Very hot plates were brought to the table and then the dishes were delivered in plain white china dishes. There was no need for the palaver of candle-powered food warmers because the dishes and the plates had been heated to near nuclear-meltdown temperatures. The Karnataka prawn masala was absolutely gorgeous, packing quite a punch and combining it with a smooth creamy sauce. The prawns were big ones and there were a surprisingly good number to be found, sitting in their rich red sauce. Last time I went out for curry there were only five prawns in the dish and my friend and I had to fight over the last one. I was slightly more wary of the fish curry which I instantly recognised as containing the southern spice that’s used in Sambar, the south Indian equivalent of a runny daal. To this day I don’t know which spice it is that’s used but I only have to smell it for my throat to contract and my stomach to turn over. It might be fenugreek but I’m not sure. Fortunately, it wasn’t used in too high a concentration and I was able to get through my half of the dish.

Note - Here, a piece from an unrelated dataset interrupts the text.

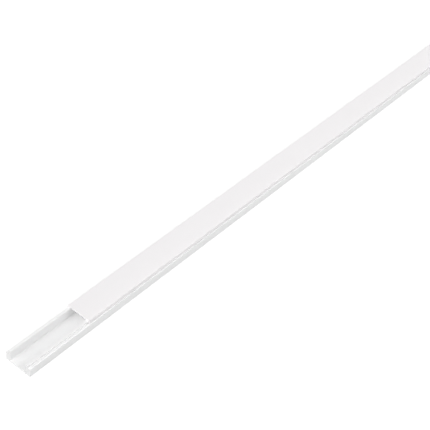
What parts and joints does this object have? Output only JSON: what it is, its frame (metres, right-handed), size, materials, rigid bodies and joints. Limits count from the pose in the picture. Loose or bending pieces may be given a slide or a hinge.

It was, by virtue of the nasty ingredient, the most authentic and easily identified as genuinely reminiscent of southern India. I’d expected this to contain chunks of fish but instead we found an enormous chunk of pink fish – probably salmon, possibly trout – sitting in the middle of the dish. I loved the prawn masala and it’s a tribute to the chef that I got through all my half of the fish curry too.